I have few if any qualms about being a broken record. Am I in denial? I found a few quotes on the subject of repetition. Which of these most resembles my thoughts and actions? Which resembles yours?
Repetition does not transform a lie into a truth. --Franklin D. Roosevelt

The happiness of most people we know is not ruined by great catastrophes or fatal errors, but by the repetition of slowly destructive little things. --Ernest Dimnet

We cannot always control our thoughts, but we can control our words, and repetition impresses the subconscious, and we are then master of the situation. --Florence Scovel Shinn

I had not yet read today's Daily Darma when I wrote the above, but it seems eerily coincidental:
What one thinks or reads is always qualified by the preposition "of," or "about," and does not give us the thing itself. Not mere talk about water, nor the mere sight of a spring, but an actual mouthful of it gives the thirsty complete satisfaction. --D. T. Suzuki, Essays in Zen Buddhism

September 07, 2006

Outnumbered

As you read, remember that women make up more than half of the population. Where do you see women and where do you not?

I found an interesting article about the adapting and regendering, in essence, of female-authored stories by male filmmakers, in particular specific works of Allende, Walker, and Dinesen. The author considers what was and was not included or changed from the books to the movies. Get past the initial lingo and consider the evidence presented and you start to see a very good point. Not all storytelling comes from a single gendered viewpoint, but most movies do and it is a male one.

Next time you watch a movie made by a female director (are you even conscious of a female director?--their names are not often attached to megamovies), consider what if anything is different about the way the story is told. Who is at the center? What complexities and simplicities are ascribed to what sorts of people? What is the nature of the plot? Who wins and loses and what is "won" or "lost"?

In college I took a women's history class with Bettina Aptheker. Fascinating person, great lecturer, amazing office hours experience. Anyway, she taught from the viewpoint of cycles of history, social experiences and identities being the basis of historical record and analysis/discourse rather than war, governance, and economic systems. Finally I was able to put to words the unease I felt in many of my discussions about history with people. I've met many people who profess to loving history, but often times they end up being military or war buffs. I'm not saying this is not history, just that there is something more as well. I felt in college that too often when I said "I'm a history major" people assumed that meant I knew tons about World War I and II and the name of every President. When I became a teacher, the certification exam for social studies focused on these exact things as well, which frustrated me to say the least. My point comes to this: Not all of history is about what primarily involved men.

I am not for radical genderism of any kind.
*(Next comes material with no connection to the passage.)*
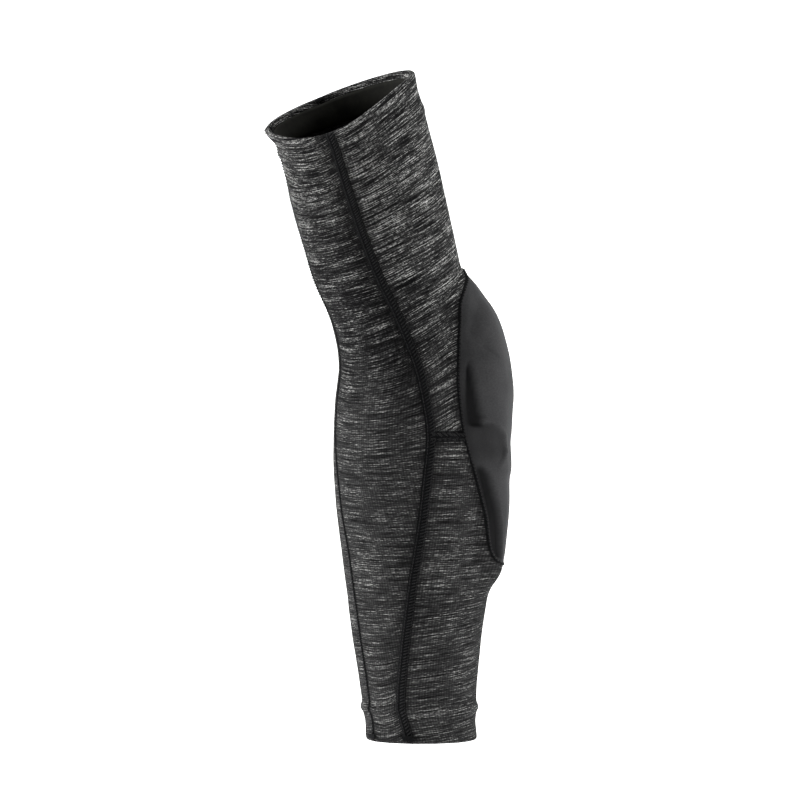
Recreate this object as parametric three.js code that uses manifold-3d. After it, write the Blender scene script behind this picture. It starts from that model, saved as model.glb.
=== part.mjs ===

This being said, I would argue we have in many ways lived in a radical male-ist or phallocentric world for quite a while, and some think a tilt in the other direction is all that can alleviate the strife that came with phallocentric living. I feel radicalism in any form is unhealthy for the masses. Going full-tilt gynocentric does not help the masses either. Um, how about balance? Like, honoring all genders, honoring people as people, with male/female parts hormones, drives, frailties. What is so wrong with being human?!?! But I digress...

I disagree with the author of the piece which started this whole posting. She seems to villify male directors for ruining works of feminine genius. The male director's take is simply another version. Another man might give a different spin (though averages might tell us the spin would fall within a fairly narrow range, anyway...). A woman might have done similar to the man or not (dominant forces in movie making industry might determine part of this, anyway...). What matters is that there is a thoughtful version, whatever the particular gender identity.
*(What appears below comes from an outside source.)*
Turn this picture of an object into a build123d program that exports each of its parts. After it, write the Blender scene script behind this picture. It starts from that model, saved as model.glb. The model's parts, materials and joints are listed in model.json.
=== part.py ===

I would argue that the fact of people looking to escape more through over-hyped, under-developed movies and television than through literature, or in either case avoiding anything not well pre-chewed, is more of a problem than there being multiple versions of a single story. There are always other views, and they are worthy. Being the most common or most popular or most familiar does not mean something is superior.
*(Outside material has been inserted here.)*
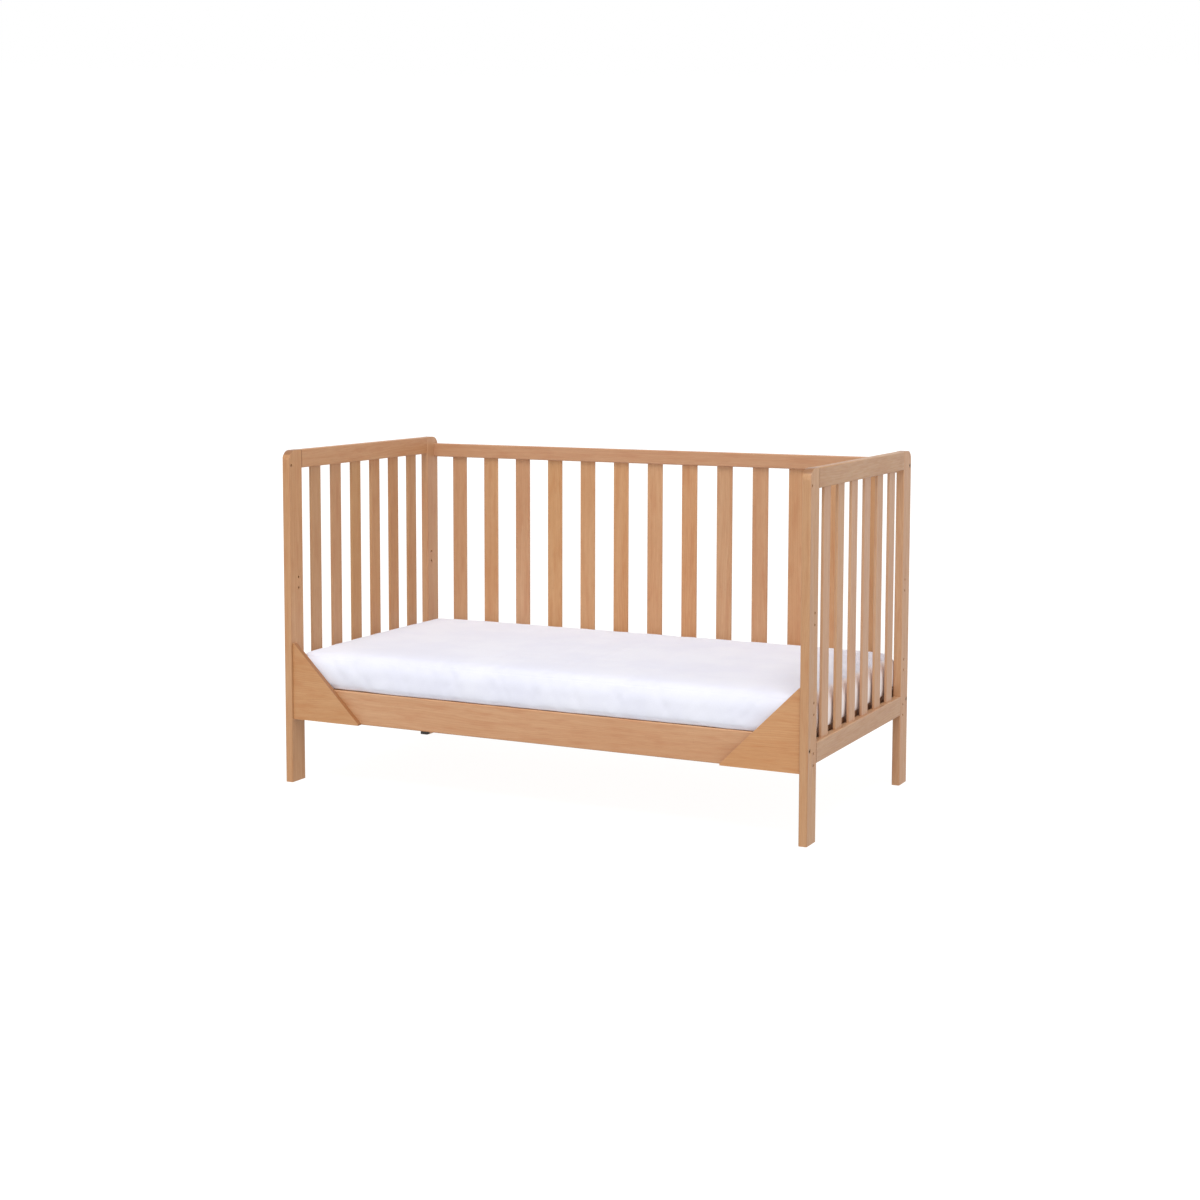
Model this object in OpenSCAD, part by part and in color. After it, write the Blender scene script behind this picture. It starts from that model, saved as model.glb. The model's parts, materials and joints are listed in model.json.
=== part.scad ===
// Convertible cot bed in its open-front form. It has two slatted ends, a slatted back, a low
// front rail between two corner boards, and a mattress on a base that sets at three heights.
// Millimetres. X runs along the bed, Y from front to back, Z up. The origin is on the floor,
// under the middle of the bed.

/* [Overall] */
// Length over the outer faces of the two ends
bed_l = 1450; // [1300:1:1600]
// Width over the front and rear faces of the ends
bed_w = 755; // [700:1:850]
// Height of the ends above the floor
bed_h = 874; // [860:1:1000]
// Radius of the long edges of posts and rails
edge_r = 3; // [1:0.5:5]

/* [Ends] */
// Thickness of the posts and rails of an end
end_t = 21; // [20:0.5:28]
// Width of a post
post_w = 60; // [55:1:80]
// Radius of the outer top corners
corner_r = 29; // [10:1:30]
// Height of the section of an end's top rail
end_top_h = 48; // [40:1:70]
// Height of the section of an end's bottom rail
end_bottom_h = 50; // [40:1:70]
// Height of the underside of an end's bottom rail
end_bottom_z = 185; // [150:1:220]
// Number of slats in an end
end_slats = 6; // [4:1:8]
// Width of a slat in an end
end_slat_w = 47; // [35:1:55]

/* [Slats] */
// Thickness of the slats
slat_t = 7; // [6:0.5:12]
// Radius of the long edges of the slats
slat_r = 2.5; // [1:0.5:3]
// Depth of the tenon at each end of a slat
tenon = 10; // [6:1:15]

/* [Back] */
// Height of the top of the back's top rail
back_top_z = 854; // [800:1:860]
// Height of the section of the back's top rail
back_top_h = 38; // [34:1:60]
// Thickness of the back's rails
back_t = 20; // [18:1:24]
// Distance of the back's rails inside the rear faces of the posts
back_inset = 1; // [0:0.5:4]
// Number of slats in the back
back_slats = 13; // [9:1:16]
// Width of a slat in the back
back_slat_w = 45; // [35:1:50]

/* [Front] */
// Height of the underside of the low rails at front and back
low_rail_z = 168; // [150:1:180]
// Height of the section of the low rails
low_rail_h = 84; // [75:1:95]
// Thickness of the front rail
front_rail_t = 16; // [14:1:18]
// Length of the front rail
front_rail_l = 1328; // [1200:1:1336]
// Thickness of a corner board
board_t = 15; // [14:1:18]
// Length of the two straight edges of a corner board
board_leg = 204; // [180:1:240]
// Distance of a corner board behind the front faces of the posts
board_inset = 7; // [3:1:10]
// Flat left on the two tips of a corner board
board_tip = 4; // [2:1:10]

/* [Base] */
// Height of the top of the slatted base in its lowest place
base_top_z = 253; // [253:1:256]
// Height of the section of the base's end rails
base_end_h = 25; // [23:1:28]
// Width of the section of the base's end rails
base_end_w = 28; // [24:1:32]
// Height of the section of the base's side rails
base_side_h = 44; // [35:1:50]
// Thickness of the base's side rails
base_side_t = 18; // [16:1:22]
// Number of cross slats in the base
base_slats = 11; // [8:1:13]
// Width of a cross slat
base_slat_w = 68; // [50:1:75]
// Thickness of a cross slat
base_slat_t = 9; // [8:0.5:10]
// Height of the upper hole of a pair, base at its lowest
hole_z_low = 212; // [208:1:214]
// Height of the upper hole of a pair, base at its middle height
hole_z_mid = 331; // [300:1:380]
// Height of the upper hole of a pair, base at its highest
hole_z_high = 540; // [450:1:600]
// Distance between the two holes of a pair
hole_pitch = 28; // [25:1:32]
// Distance of the base holes from the outer edge of their post
hole_inset = 38.5; // [35:0.5:42]
// Bore of the base holes
hole_d = 7; // [6.5:0.5:8]
// Thickness of the steel of a hanger bar
hanger_t = 2.5; // [2:0.5:3]
// Height of a hanger bar
hanger_h = 52; // [48:1:54]

/* [Mattress] */
// Length of the mattress
mattress_l = 1396; // [1200:1:1400]
// Width of the mattress, which laps over the front rail
mattress_w = 700; // [600:1:704]
// Thickness of the mattress
mattress_h = 88; // [60:1:120]
// Radius of the upright edges of the mattress
mattress_r = 28; // [5:1:60]

/* [Fasteners] */
// Thread diameter of the bolts that hold the back and the corner boards
bolt_d = 6; // [5:0.5:8]
// Length of a bolt under its head
bolt_l = 56; // [45:1:60]
// Diameter of a bolt's head
bolt_head_d = 10; // [9:0.5:12]
// Depth of the counterbore that sinks a bolt's head
counterbore = 5; // [4:0.5:6]
// Diameter of a barrel nut
nut_d = 10; // [10:0.5:12]
// Length of a barrel nut
nut_l = 11; // [10:0.5:11]
// Diameter of the dowels that join the ends and the base
dowel_d = 8; // [6:0.5:9]
// Length of the dowels that join the ends and the base
dowel_l = 30; // [20:1:34]
// Diameter of the locating dowels of the back and the corner boards
peg_d = 6; // [5:0.5:7]
// Length of those locating dowels
peg_l = 24; // [16:1:28]

/* [Hidden] */
$fn = 48;
fit = 0.1;            // gap round a tenon, all round
bore_fit = 0.05;      // gap round a dowel, pin, nut or screw, on the radius
bolt_fit = 0.25;      // gap round a bolt, on the radius
bore_end = 0.2;       // gap past each end of a dowel, nut or peg
through = 1;          // how far a cutting tool passes a face
board_r = 2;          // radius of the edges of the cross slats and of the clip

// Places of the ends
half_w = bed_w / 2;
outer_x = bed_l / 2;                      // outer face of an end
inner_x = outer_x - end_t;                // inner face of an end
end_x = outer_x - end_t / 2;              // middle of an end's thickness
rail_y = half_w - post_w;                 // where an end's rails meet its posts
end_top_z = bed_h - end_top_h;            // underside of an end's top rail
end_slat_z = end_bottom_z + end_bottom_h - tenon;
end_slat_l = end_top_z + tenon - end_slat_z;
end_rail_mid_z = [end_bottom_z + end_bottom_h / 2, bed_h - end_top_h / 2];
end_dowel_step = 12;                      // dowels above and below the middle of a rail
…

I could go on and on; I will not, not today at least. Turns out my soap box appeared benath my feet while I was talking. I now step down and give someone else a turn. Thank you for your time.

September 04, 2006

Momentum

It's not a soapbox day today (though my strong feelings about the goodness of feeling good and being good and doing good did come to mind as I wrote the following), but I have been pondering. Pondering does not lend itself to brevity or necessarily clarity. Thus I ponder...

Democracy does not, in my mind, mean turning on a dime. There is nothing in human social systems to suggest any positive, productive change can occur instantaneously. I was brought to this thought by another blogger's post on the subject of democracy. I especially enjoyed the last paragraph. Anyway, it got me thinking about the bad things that happen in our country and the responsibility we as citizens in a representative-democratic state have to address the bad things.

In most cases conscious attempts at change occur in response to perceived problems and crises. When things go well, if we take note of them as true successes, then we might change only insofar as we slack off in effort, which itself produces a change of some kind. If we took note of a success and kept doing what we had been doing, and success continued, we might fail to see it as success anymore. It disappears, leaving behind a sense, at best, of complacent comfort, and at worst stagnation and decay. Ironic, isn't it?

You can't be neutral on a moving train. --Noam Chomsky

Anyway, I do not believe democracy is about success and failure but about response. (The subject of failure and democracy is intriguing though, and I found several interesting posts on the subject: first, second, and third.) The actions and reactions of millions of individuals and groups form an often unconscious collective, one that reinforces and reinvents the system, the society. People are unbelievably powerful, even as we feel individually anything from conceit to helplessness. Whatever I feel individually, I am contributing to a larger feeling in society as a whole. My malaise, my diffidence, my enthusiasm, they feed into and off of the feelings of all those with whom I have contact. So everything begins in some sense with me (and you). Over our feelings we have some control. More important is what we act upon, as over this we have considerable control. Whatever I act upon or react to individually, I am contributing to a larger body of action, influencing more directly the world around me.
I am not under any orders to make the world a better place. --Troy Dyer, in Reality Bites

Democracy is not about turning on a dime. Democracy is about the collective will of all its participants, the sum of individual actions and beliefs. Democracy begins with me, and with you, as does any social construct. The government, the society, are ours for the influencing. We do so whether we intend to or not. So what influence are you having right now? Is it a positive influence?
If you choose not to decide, you still have made a choice. -- Rush, from the song "Freewill"

Go do something good. You'll feel better, I promise.